# Determining a Goats Age?



## Tayet (Feb 9, 2012)

So I got the new goats and the lady at the animal rescue didn't know how old they are, she thought that Zero, the Pygmy buck, was a little bit over a year But he is a little bit smaller than my 8 month old Pygmy buckling Terry. SO I thought she was wrong? Unless he's just a runt and Terry's big for his age. Both of them are around almost two feet tall and I don't know how much they weigh, because I don't have a scale. 

Now Poppy, the La Mancha x, I have absouloutly no clue. This is the first time I've had a bigger breed (bigger then pygmy, Nigerian or mini la mancha) so I've no idea how old she is and neither did the rescue.

Is it possible to determine a goats age by their teeth? I know you can sorta do that with cows? If not, how DO you find out their age?


----------



## WillowGem (Aug 3, 2011)

Tayet, I found a link, with photos, that may help you determine their age.

http://www.arc.agric.za/home.asp?pid=3957


----------



## Tayet (Feb 9, 2012)

Thank you!


----------



## clearwtrbeach (May 10, 2012)

Here's another chart, it breaks it by year. http://goat-link.com/content/view/14/31/


----------



## Obaisshah (Nov 29, 2012)

Ya its true, the age of goats can be determined with their teeth. A goat is born with eight baby teeth in the lower front gum. When the goat approaches a year of age, the two center front baby teeth are replaced by two permanent teeth. Therefore, a goat with only two permanent teeth is called a two-toother and is considered at least one year old. 

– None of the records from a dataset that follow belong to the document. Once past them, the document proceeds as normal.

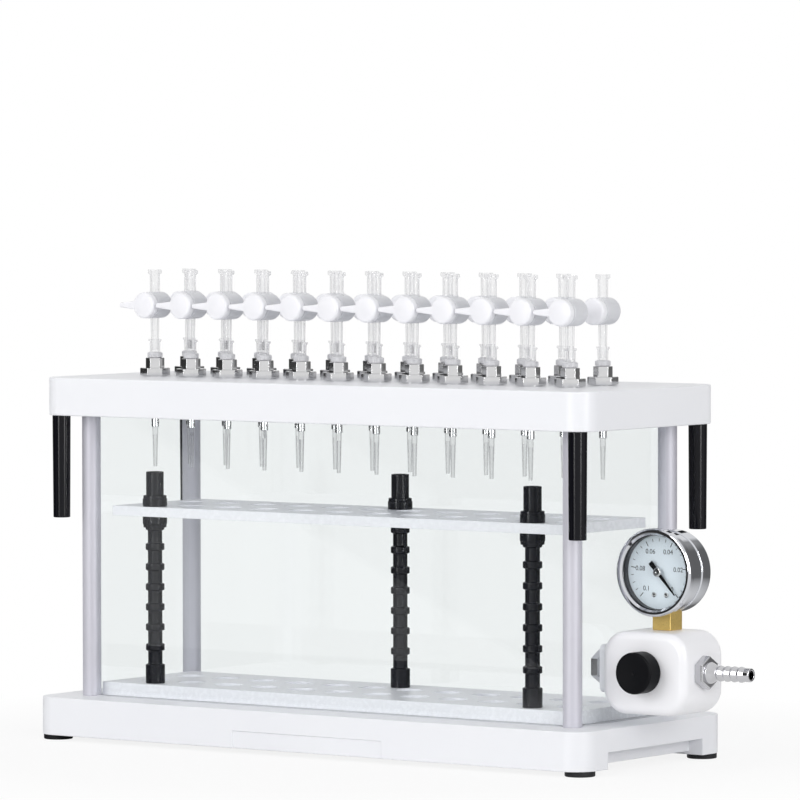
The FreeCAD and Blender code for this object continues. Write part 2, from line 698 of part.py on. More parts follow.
def gauge_pointer():
    """The pointer: hub, shaft, long tapered arm and short counterweight tail, at rest on zero."""
    centre = Vector(STEM_X, 0, GAUGE_CENTRE_Z)
    hub_front = POINTER_PLANE - POINTER_HUB_PROUD
    hub_back = POINTER_PLANE + POINTER_THICKNESS
    hub_length = hub_back - hub_front
    hub = barrel(POINTER_HUB_RADIUS, centre + ALONG_Y * hub_front, hub_length, ALONG_Y, POST_FLATS)
    shaft_end = DIAL_FRONT + DIAL_THICKNESS - POINTER_END_PLAY
    shaft = rod(POINTER_SHAFT_RADIUS, centre + ALONG_Y * hub_back, shaft_end - hub_back, ALONG_Y)
    rest_angle = math.radians(POINTER_REST_DEG)
    along = Vector(math.cos(rest_angle), 0, math.sin(rest_angle))
    across = Vector(-along.z, 0, along.x)
    plane = centre + ALONG_Y * POINTER_PLANE
    arm = prism(
        [
            plane + across * POINTER_TAIL_HALF - along * POINTER_TAIL,
            plane + across * POINTER_ROOT_HALF,
            plane + across * POINTER_TIP_HALF + along * POINTER_REACH,
            plane - across * POINTER_TIP_HALF + along * POINTER_REACH,
            plane - across * POINTER_ROOT_HALF,
            plane - across * POINTER_TAIL_HALF - along * POINTER_TAIL,
        ],
        ALONG_Y * POINTER_THICKNESS,
    )
    return [hub.fuse([shaft, arm])]


def save(node, solids):
    """Write one named piece, or one group of like pieces, as a STEP file."""
    shape = solids[0] if len(solids) == 1 else Part.makeCompound(solids)
    shape.exportStep(f"parts/{node}.step")


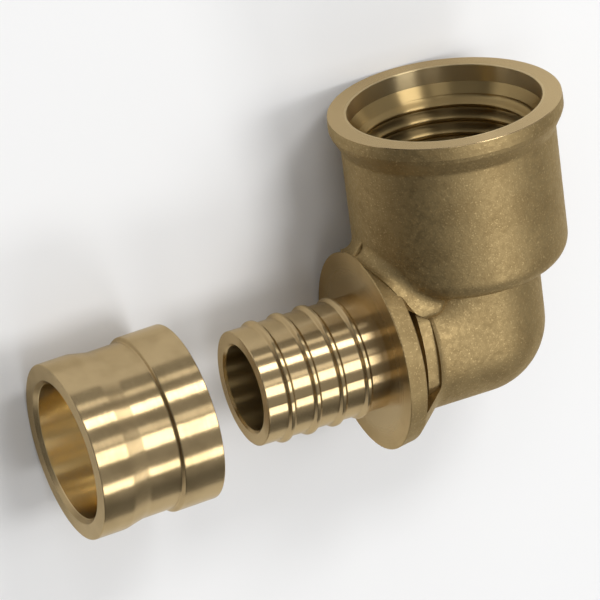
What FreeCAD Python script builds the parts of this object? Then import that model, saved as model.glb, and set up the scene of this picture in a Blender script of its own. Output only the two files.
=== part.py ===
import FreeCAD, Part
import math
import os

# Elbow that joins a plastic water pipe to a threaded pipe, with its loose sliding sleeve.
# Millimetres. The elbow is made with its corner at the origin, the socket's axis along +Y and
# the spigot's axis along -X. It then lies on its side as it comes to rest, with the bead at the
# socket's mouth and the flange on the ground. The spigot stays level, and the sleeve lies in
# front of it.

Vector = FreeCAD.Vector

# Socket, measured from the corner
socket_height = 27.3
bead_radius = 13.6
bead_edge = 0.06
bead_draft = 0.07
bead_shoulder = 0.8
bead_band = 0.75
bead_depth = 2.1
bead_taper = 0.19
bead_slope = 1.75
bead_low_edge = 1.2
bead_cove = 1.0
barrel_radius = 12.45
barrel_end = 7.1
barrel_round = 2.9

# Inside the socket
recess_radius = 11.3
recess_depth = 2.05
recess_edge = 0.06
lead_in = 1.2
thread_radius = 10.48
thread_length = 12.6
drill_half_angle = 59.0

# Corner and waterway
neck_radius = 8.75
neck_bend_spare = 0.05
neck_bend = neck_radius + neck_bend_spare
passage_radius = 6.2
passage_past_corner = 2.5
bore_radius = 5.1
bore_past_corner = 3.0
bore_edge = 0.3

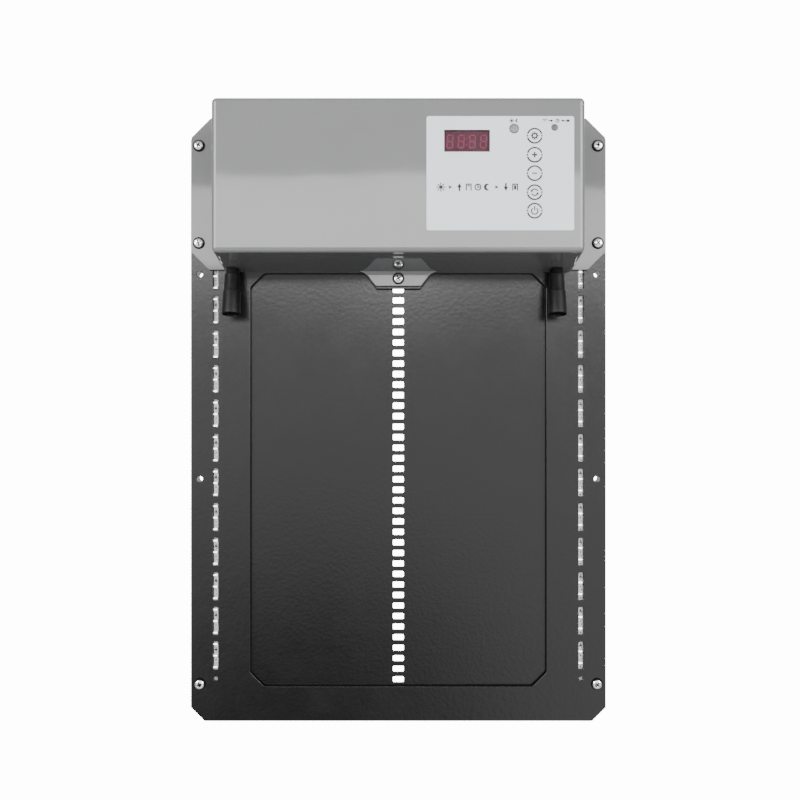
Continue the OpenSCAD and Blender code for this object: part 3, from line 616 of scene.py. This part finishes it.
def make_front_panel():
    """The coated sheet with its doorway, slots, screw and wall holes and the pinion's window."""
    holes = [doorway_outline()]
    for side in (-1, 1):
        for k in range(SLOT_COUNT):
            holes.append(rectangle(side * SLOT_X, FIRST_SLOT_Z + k * SLOT_PITCH, SLOT_W, SLOT_L, 1.2 * MM))
        for z in (*WALL_HOLE_Z, FRAME_SCREW_Z, *FLANGE_SCREW_Z):
            holes.append(circle(side * HOLE_X, z, HOLE_R))
        holes.append(circle(side * SLOT_X, STRIP_HOLE_Z, STRIP_HOLE_R, 32))
    holes.append(circle(0, TAB_SCREW_Z, 2.05 * MM))
    holes.append(rectangle(0, LADDER_Z0 + PINION_SLOT * LADDER_PITCH, *PINION_WINDOW, 2 * MM))
    mesh = plate_mesh(
        "panel_sheet", clipped(PANEL_LO, PANEL_HI, PANEL_CUT_LO, PANEL_CUT_HI, 1.5 * MM), holes,
        PANEL_LO.y, PANEL_HI.y, 0.3 * MM, 3,
    )
    add_piece("panel_sheet", mesh, "frame", PANEL_COAT, ("front_panel",))


def make_door():
    """The sliding sheet with its ladder of slots."""
    holes = [
        rectangle(0, LADDER_Z0 + k * LADDER_PITCH, LADDER_W, LADDER_H, 0.8 * MM, 4)
        for k in range(LADDER_COUNT)
    ]
    mesh = plate_mesh(
        "door_sheet", clipped(DOOR_LO, DOOR_HI, 3 * MM, 3 * MM, 0.8 * MM), holes,
        DOOR_LO.y, DOOR_HI.y, 0.25 * MM, 2,
    )
    add_piece("door_sheet", mesh, "door", DOOR_COAT, ("door_panel",))


# ---------------------------------------------------------------- housing

def box_loop(bm, y, half_w, z0, z1, radius, steps=8):
    """One rounded rectangle of vertices at a depth."""
    outline = rectangle(0, (z0 + z1) / 2, 2 * half_w, z1 - z0, radius, steps)
    return [bm.verts.new((x, y, z)) for x, z in outline]


def drafted_box(name, shrink, back_y, front_y, edge):
    """The housing's tapered body, less shrink all round, closed at both ends."""
    base_y = PANEL_LO.y
    depth = base_y - COVER_LO.y
    bm = bmesh.new()
    loops = []
    for y in (back_y, base_y - depth * 0.5, front_y + edge):
        taper = BOX_DRAFT * max(base_y - y, 0) / (depth - BOX_FRONT_R)
        inset = shrink + taper
        radius = BOX_CORNER_R - (BOX_CORNER_R - BOX_FRONT_R) * max(base_y - y, 0) / depth
        low_z = BOX_Z0 + inset - UNDER_DROP * (1 - taper / BOX_DRAFT)
        loops.append(box_loop(bm, y, BOX_HALF_W - inset, low_z, BOX_Z1 - inset, radius))
    last = BOX_DRAFT * (base_y - front_y - edge) / (depth - BOX_FRONT_R) + shrink
    arc_steps = 7
    for k in range(1, arc_steps + 1):
        angle = math.pi / 2 * k / arc_steps
        inset = last + edge * (1 - math.cos(angle))
        radius = max(BOX_FRONT_R - edge * (1 - math.cos(angle)), 0.35 * MM)
        y = front_y + edge * (1 - math.sin(angle))
        loops.append(box_loop(bm, y, BOX_HALF_W - inset, BOX_Z0 + inset, BOX_Z1 - inset, radius))
    for low, high in zip(loops, loops[1:]):
        for k in range(len(low)):
            n = (k + 1) % len(low)
            bm.faces.new((low[k], low[n], high[n], high[k]))
    bm.faces.new(loops[0])
    bm.faces.new(loops[-1])
    bmesh.ops.recalc_face_normals(bm, faces=bm.faces)
    mesh = bpy.data.meshes.new(name)
    bm.to_mesh(mesh)
    bm.free()
    return mesh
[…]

The next two baby teeth, one on each side of the two permanent teeth, are replaced by two more permanent teeth. This goat is called a four-toother and is two years of age. At three years of age, the third set of two teeth, one on each side of the permanent teeth, is replaced by permanent teeth, and this goat is now a six-toother. From age four onward, the process for determining the goat's age becomes less precise and an exact age is difficult to determine. As the goat grows older, the teeth begin to buck out and spread. By the time the goat is ten years old, the teeth are generally pretty worn . . . Feeding with proper feed and supplements can help a lot in keeping the goat stay healthy for longer time.


----------



## HalfAChanceFarm (Dec 1, 2012)

Here is an animated view of the goats teeth and more! Hope this helps and is easy to understand. 
http://www.goatbiology.com/animations.html


----------